DATA PROVIDED:

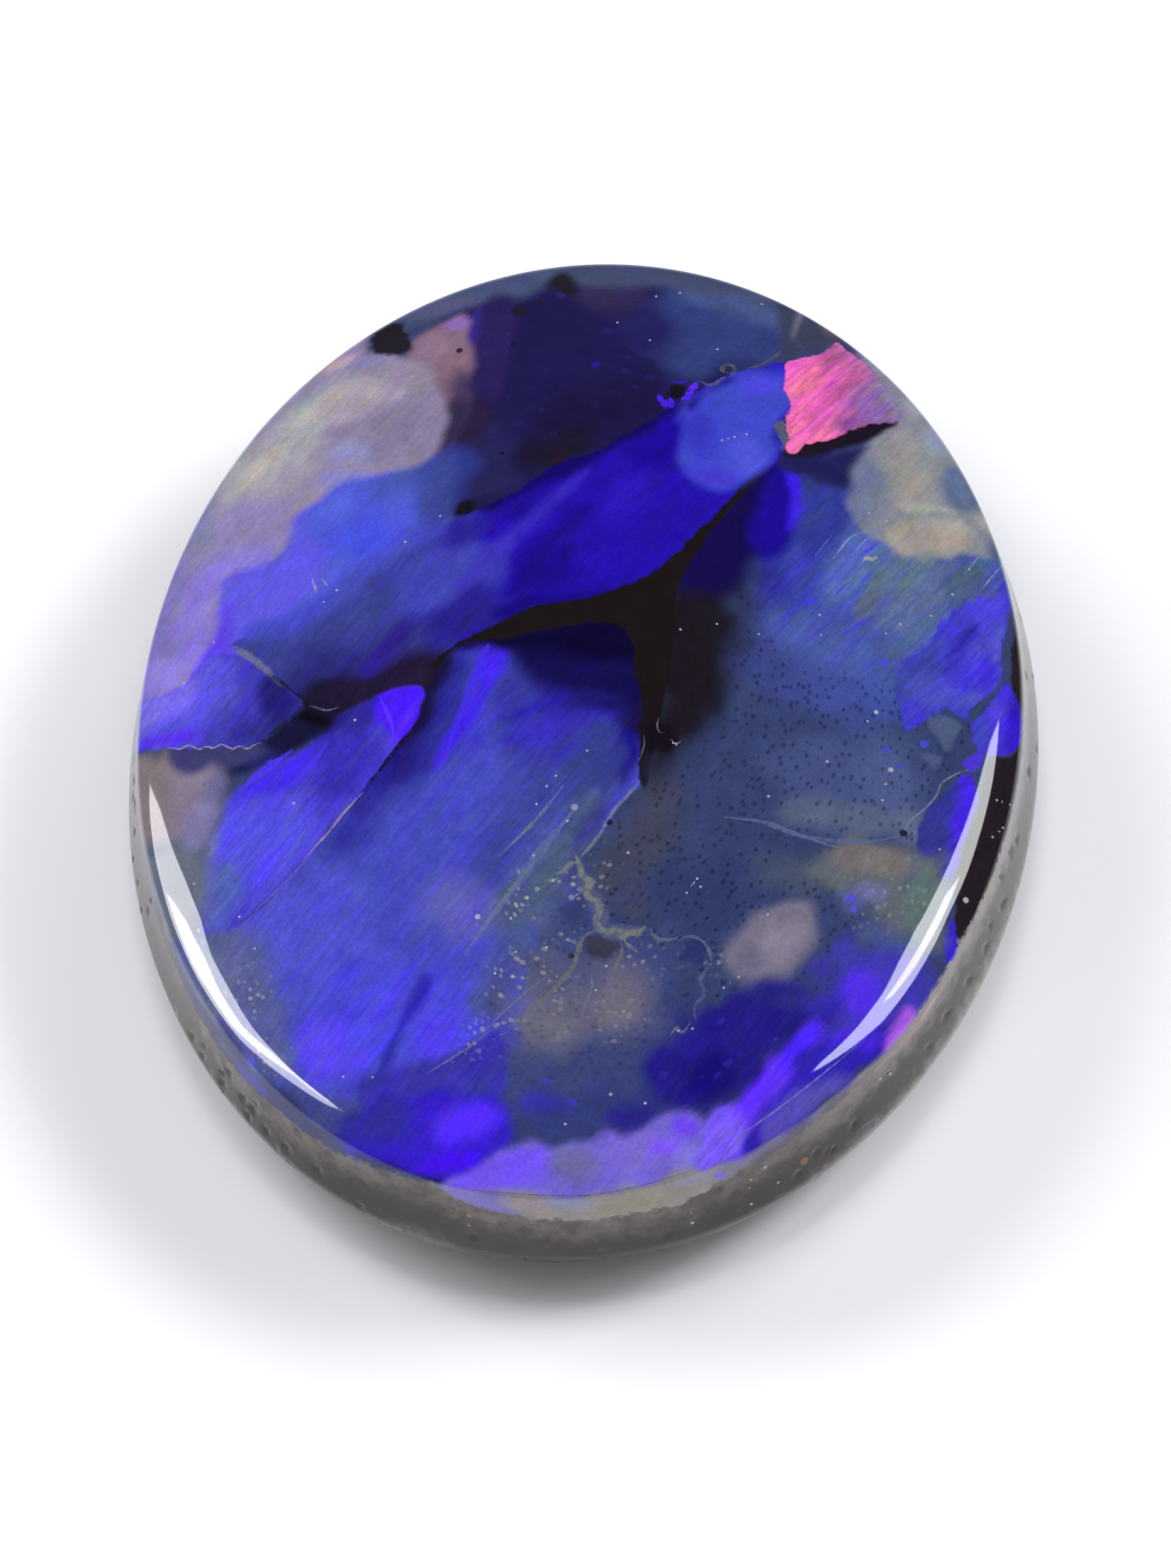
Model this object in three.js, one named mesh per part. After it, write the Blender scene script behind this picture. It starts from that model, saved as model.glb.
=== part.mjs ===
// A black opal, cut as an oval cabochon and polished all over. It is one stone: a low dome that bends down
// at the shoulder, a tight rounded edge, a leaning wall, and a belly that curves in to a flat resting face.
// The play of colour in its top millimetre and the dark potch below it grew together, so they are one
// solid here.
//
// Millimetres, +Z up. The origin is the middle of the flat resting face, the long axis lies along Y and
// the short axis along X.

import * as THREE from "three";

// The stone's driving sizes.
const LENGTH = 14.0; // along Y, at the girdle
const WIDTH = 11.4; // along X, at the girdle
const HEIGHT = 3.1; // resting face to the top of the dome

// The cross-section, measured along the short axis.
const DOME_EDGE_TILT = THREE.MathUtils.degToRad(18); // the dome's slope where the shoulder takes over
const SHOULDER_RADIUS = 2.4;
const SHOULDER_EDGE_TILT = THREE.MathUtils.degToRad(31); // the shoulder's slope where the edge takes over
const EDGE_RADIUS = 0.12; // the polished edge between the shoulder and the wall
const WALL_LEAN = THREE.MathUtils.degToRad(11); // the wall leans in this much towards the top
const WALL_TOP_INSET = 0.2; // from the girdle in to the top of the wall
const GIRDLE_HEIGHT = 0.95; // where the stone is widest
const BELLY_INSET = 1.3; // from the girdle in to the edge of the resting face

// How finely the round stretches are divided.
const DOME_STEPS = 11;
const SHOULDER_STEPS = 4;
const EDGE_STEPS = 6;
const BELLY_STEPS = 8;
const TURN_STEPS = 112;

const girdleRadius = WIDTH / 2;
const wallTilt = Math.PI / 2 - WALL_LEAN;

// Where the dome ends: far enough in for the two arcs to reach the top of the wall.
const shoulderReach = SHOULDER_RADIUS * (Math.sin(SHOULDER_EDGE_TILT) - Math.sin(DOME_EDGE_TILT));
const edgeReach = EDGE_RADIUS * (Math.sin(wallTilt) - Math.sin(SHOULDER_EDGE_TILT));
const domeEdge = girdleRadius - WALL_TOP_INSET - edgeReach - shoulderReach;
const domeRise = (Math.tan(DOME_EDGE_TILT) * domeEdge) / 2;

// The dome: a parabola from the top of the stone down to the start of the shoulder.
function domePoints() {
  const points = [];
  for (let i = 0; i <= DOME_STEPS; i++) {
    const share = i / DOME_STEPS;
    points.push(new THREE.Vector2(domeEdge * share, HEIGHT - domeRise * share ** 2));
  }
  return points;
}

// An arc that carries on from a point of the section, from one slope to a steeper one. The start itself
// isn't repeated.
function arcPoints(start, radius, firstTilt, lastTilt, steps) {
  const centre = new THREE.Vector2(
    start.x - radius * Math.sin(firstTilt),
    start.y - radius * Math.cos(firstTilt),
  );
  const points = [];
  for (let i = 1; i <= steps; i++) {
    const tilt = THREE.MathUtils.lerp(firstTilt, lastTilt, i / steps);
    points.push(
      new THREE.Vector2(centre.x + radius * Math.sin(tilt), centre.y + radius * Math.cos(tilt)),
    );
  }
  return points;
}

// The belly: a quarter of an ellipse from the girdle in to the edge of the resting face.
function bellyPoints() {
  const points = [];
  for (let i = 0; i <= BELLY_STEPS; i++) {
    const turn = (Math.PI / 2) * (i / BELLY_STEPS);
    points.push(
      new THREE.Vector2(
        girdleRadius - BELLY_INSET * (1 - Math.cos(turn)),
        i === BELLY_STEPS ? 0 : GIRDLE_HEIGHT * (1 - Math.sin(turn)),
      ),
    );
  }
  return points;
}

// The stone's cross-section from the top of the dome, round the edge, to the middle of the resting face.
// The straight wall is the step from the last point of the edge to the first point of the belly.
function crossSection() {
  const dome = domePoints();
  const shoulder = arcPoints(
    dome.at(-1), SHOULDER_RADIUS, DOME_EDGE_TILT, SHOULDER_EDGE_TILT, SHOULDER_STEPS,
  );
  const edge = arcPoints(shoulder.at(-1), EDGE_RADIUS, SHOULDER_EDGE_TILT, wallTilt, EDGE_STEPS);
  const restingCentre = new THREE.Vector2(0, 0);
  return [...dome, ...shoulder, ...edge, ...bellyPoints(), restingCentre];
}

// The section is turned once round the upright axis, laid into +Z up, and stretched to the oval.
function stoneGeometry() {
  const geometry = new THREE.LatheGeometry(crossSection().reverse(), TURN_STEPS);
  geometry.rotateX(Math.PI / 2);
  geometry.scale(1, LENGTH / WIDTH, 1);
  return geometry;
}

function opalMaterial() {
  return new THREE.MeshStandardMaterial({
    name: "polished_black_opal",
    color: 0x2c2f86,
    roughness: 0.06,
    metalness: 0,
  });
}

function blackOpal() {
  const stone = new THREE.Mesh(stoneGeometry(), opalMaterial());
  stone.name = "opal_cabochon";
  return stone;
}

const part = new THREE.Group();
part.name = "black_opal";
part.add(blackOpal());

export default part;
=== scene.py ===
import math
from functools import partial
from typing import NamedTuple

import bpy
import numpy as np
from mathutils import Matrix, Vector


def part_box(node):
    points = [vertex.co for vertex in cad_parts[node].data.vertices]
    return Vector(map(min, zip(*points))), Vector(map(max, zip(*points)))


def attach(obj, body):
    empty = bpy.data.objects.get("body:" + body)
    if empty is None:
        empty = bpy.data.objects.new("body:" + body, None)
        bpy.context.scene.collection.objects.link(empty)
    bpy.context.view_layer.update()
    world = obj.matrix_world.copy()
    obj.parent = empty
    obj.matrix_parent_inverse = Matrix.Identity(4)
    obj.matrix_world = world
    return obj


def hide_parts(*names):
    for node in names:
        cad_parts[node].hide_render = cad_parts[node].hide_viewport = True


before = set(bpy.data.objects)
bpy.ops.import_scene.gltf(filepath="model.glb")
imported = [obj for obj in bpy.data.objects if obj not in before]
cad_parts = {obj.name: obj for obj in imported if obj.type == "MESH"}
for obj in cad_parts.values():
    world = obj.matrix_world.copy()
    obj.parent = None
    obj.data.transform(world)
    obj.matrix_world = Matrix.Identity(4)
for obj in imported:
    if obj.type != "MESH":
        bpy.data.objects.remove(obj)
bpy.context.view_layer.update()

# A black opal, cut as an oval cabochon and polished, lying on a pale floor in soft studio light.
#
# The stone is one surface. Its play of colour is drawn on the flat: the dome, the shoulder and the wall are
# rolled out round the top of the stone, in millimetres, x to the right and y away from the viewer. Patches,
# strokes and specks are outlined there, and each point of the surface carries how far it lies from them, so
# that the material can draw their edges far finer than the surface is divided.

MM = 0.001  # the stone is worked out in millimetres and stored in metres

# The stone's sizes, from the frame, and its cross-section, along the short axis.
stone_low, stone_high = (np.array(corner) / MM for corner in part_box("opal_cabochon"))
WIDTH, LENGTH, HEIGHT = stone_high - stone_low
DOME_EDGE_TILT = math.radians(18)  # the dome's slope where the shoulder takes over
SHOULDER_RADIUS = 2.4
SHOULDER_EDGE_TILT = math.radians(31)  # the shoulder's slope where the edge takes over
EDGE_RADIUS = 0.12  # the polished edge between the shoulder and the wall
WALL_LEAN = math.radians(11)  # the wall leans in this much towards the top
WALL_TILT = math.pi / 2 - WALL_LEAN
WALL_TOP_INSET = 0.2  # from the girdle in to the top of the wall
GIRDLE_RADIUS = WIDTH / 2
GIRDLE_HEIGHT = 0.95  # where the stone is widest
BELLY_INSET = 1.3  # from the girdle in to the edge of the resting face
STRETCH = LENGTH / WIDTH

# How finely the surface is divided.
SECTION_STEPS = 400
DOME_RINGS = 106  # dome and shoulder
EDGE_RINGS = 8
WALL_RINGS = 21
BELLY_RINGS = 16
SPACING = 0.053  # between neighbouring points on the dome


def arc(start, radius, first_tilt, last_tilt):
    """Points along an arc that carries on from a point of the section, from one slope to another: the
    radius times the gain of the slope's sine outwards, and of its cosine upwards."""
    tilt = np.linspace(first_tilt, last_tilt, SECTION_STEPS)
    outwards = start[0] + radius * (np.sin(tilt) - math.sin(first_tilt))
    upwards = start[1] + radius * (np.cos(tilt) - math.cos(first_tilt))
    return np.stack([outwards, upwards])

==

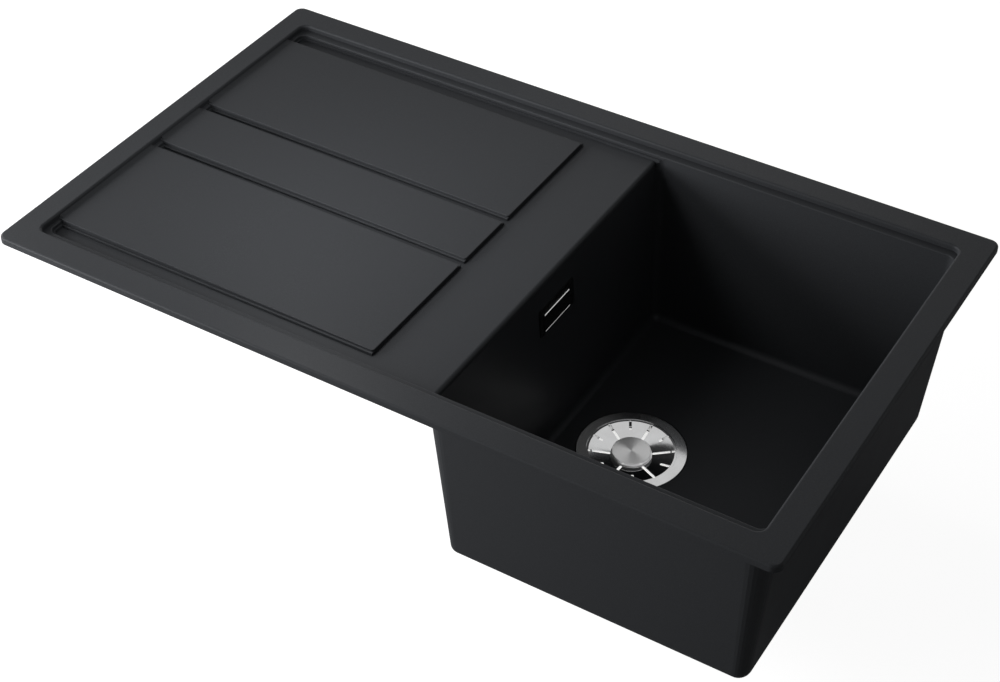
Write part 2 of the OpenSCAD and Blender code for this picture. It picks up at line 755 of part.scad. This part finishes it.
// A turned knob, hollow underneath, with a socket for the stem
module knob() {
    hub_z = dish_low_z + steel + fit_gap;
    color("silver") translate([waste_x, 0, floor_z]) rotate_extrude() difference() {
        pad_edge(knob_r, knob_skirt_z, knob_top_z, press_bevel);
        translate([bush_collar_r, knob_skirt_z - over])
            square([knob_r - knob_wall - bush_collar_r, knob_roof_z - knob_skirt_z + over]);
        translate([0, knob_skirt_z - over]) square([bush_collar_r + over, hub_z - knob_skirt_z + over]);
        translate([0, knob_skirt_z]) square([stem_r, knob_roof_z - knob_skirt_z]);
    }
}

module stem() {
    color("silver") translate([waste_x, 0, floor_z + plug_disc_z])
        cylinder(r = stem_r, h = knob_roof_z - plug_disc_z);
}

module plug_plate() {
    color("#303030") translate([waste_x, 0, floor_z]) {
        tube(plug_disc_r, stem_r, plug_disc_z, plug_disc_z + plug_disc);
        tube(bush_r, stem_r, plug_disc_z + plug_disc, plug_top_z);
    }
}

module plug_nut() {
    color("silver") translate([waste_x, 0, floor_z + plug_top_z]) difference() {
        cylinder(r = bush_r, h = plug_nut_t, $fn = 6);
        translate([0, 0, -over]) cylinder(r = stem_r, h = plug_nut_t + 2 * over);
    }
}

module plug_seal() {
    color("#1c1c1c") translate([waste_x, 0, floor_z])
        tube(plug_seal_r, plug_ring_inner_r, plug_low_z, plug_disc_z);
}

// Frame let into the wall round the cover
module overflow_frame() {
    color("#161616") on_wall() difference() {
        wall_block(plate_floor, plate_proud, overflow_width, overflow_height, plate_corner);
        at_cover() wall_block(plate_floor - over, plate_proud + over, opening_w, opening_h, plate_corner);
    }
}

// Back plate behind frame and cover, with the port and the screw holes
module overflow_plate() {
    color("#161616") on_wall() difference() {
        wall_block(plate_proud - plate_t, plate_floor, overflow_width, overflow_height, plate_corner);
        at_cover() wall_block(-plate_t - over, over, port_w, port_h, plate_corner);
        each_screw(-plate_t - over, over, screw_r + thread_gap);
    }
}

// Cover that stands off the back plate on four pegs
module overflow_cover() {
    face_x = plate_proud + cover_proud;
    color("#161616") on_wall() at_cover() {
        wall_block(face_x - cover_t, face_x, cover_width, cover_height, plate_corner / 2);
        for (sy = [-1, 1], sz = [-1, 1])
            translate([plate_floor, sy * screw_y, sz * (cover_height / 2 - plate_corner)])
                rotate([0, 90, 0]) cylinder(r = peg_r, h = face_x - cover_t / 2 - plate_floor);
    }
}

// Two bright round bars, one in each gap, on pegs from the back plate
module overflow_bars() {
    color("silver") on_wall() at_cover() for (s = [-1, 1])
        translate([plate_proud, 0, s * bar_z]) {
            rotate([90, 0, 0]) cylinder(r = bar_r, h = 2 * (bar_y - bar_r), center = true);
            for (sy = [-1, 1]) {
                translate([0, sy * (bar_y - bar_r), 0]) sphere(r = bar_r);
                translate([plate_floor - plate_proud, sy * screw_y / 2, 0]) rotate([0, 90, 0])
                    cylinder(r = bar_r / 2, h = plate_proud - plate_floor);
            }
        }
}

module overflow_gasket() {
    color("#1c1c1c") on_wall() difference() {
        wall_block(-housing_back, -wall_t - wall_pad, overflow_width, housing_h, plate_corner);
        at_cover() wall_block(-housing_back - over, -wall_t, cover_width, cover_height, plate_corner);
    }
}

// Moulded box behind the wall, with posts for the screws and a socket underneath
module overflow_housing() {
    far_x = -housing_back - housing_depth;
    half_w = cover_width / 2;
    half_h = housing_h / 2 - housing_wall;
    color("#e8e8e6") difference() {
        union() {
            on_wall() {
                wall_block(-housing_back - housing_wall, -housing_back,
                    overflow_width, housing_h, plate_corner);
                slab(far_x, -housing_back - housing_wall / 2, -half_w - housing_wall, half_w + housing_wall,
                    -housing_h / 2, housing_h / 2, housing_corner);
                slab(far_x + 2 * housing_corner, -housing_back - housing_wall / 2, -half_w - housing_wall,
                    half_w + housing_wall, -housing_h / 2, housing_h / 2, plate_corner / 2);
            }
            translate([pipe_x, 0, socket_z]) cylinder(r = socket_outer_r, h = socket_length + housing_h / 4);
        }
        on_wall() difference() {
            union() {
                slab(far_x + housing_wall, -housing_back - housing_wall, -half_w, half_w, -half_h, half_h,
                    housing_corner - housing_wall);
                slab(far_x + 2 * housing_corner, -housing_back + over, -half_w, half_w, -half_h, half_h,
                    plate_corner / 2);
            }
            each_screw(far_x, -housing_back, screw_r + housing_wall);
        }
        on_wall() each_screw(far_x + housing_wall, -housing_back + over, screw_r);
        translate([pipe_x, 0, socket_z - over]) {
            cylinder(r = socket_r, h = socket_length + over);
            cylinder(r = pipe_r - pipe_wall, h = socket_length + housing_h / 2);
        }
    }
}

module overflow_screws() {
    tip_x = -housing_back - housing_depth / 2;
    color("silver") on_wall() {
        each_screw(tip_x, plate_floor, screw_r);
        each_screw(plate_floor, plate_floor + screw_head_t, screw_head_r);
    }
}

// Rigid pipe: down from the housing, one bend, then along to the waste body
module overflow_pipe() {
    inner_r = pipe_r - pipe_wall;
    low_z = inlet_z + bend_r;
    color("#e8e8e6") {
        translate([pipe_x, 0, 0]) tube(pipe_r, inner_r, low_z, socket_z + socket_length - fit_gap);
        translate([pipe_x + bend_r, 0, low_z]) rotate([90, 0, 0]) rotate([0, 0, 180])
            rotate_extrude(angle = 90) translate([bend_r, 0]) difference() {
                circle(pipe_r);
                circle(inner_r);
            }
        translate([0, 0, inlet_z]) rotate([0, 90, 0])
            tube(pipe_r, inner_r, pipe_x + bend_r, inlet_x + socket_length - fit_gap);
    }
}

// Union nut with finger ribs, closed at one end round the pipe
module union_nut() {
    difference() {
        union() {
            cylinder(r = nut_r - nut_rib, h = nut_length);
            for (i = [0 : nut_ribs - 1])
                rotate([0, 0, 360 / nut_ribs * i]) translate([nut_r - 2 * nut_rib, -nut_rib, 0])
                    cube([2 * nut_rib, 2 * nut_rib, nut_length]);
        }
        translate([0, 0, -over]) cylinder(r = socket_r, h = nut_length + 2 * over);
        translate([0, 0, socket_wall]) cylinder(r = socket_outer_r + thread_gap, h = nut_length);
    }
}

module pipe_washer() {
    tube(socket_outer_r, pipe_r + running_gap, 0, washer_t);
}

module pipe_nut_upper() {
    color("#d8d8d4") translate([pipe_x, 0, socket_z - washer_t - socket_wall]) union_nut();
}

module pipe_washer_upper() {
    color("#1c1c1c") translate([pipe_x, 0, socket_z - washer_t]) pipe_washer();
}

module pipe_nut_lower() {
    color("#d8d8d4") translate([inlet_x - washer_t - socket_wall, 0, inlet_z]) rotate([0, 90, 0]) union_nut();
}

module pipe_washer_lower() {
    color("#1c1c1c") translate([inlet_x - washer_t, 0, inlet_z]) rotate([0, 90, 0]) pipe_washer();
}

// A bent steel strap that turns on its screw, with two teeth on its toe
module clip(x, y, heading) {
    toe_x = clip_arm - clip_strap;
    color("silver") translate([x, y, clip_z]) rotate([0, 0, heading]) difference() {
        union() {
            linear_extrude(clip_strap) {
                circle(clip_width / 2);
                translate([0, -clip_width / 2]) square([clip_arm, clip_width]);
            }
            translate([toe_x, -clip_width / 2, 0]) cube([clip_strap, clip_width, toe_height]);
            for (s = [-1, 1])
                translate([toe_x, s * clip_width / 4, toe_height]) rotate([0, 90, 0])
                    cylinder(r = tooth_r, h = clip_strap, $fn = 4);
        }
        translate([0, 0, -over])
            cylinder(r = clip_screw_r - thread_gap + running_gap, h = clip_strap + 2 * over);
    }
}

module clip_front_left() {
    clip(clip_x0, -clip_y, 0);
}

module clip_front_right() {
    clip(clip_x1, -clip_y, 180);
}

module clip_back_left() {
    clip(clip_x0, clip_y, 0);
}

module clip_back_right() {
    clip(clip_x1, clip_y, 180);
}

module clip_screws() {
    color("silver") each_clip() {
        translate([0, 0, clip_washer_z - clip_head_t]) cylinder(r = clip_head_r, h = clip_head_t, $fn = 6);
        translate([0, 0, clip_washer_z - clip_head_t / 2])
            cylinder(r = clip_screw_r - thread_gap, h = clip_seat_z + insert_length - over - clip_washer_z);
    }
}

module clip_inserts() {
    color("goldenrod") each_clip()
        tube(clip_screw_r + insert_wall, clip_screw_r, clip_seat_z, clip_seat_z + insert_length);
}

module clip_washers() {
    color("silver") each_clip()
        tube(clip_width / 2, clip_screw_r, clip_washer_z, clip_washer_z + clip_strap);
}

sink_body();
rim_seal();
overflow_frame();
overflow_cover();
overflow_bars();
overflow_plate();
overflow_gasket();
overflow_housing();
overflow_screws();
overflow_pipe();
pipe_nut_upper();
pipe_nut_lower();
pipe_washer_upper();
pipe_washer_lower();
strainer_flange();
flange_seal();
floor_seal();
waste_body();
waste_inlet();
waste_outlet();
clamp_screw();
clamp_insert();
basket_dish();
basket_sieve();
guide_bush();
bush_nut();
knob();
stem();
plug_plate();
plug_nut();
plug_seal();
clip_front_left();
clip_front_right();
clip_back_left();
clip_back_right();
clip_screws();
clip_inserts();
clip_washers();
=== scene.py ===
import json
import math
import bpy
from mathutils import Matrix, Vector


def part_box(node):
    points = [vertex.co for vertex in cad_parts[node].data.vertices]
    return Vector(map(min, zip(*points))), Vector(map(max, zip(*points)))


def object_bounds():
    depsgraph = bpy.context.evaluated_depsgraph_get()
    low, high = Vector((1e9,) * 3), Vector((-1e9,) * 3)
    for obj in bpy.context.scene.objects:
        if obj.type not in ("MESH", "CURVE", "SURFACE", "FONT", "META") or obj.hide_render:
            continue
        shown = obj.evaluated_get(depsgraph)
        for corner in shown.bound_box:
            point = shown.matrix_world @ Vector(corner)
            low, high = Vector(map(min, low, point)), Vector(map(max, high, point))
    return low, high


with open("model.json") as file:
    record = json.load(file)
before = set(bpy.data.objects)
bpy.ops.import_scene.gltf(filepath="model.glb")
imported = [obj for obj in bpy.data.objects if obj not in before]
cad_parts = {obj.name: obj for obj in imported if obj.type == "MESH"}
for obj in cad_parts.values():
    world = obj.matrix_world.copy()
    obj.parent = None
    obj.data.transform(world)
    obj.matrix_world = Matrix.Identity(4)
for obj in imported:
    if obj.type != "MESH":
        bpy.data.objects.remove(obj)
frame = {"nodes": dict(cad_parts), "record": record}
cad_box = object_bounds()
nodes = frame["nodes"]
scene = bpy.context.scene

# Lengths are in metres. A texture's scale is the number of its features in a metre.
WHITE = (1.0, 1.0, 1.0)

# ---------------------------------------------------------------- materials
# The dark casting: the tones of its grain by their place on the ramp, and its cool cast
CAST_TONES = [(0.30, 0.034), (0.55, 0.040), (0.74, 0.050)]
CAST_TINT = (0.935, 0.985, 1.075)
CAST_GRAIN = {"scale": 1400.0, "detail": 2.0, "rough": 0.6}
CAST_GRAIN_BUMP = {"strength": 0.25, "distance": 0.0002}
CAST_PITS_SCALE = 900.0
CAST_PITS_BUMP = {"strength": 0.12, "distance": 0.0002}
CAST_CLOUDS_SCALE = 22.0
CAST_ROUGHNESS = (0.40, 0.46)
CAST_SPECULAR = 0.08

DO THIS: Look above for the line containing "sink_body();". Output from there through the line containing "low, high = Vector((1e9,)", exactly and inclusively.

RESPONSE:
sink_body();
rim_seal();
overflow_frame();
overflow_cover();
overflow_bars();
overflow_plate();
overflow_gasket();
overflow_housing();
overflow_screws();
overflow_pipe();
pipe_nut_upper();
pipe_nut_lower();
pipe_washer_upper();
pipe_washer_lower();
strainer_flange();
flange_seal();
floor_seal();
waste_body();
waste_inlet();
waste_outlet();
clamp_screw();
clamp_insert();
basket_dish();
basket_sieve();
guide_bush();
bush_nut();
knob();
stem();
plug_plate();
plug_nut();
plug_seal();
clip_front_left();
clip_front_right();
clip_back_left();
clip_back_right();
clip_screws();
clip_inserts();
clip_washers();
=== scene.py ===
import json
import math
import bpy
from mathutils import Matrix, Vector


def part_box(node):
    points = [vertex.co for vertex in cad_parts[node].data.vertices]
    return Vector(map(min, zip(*points))), Vector(map(max, zip(*points)))


def object_bounds():
    depsgraph = bpy.context.evaluated_depsgraph_get()
    low, high = Vector((1e9,) * 3), Vector((-1e9,) * 3)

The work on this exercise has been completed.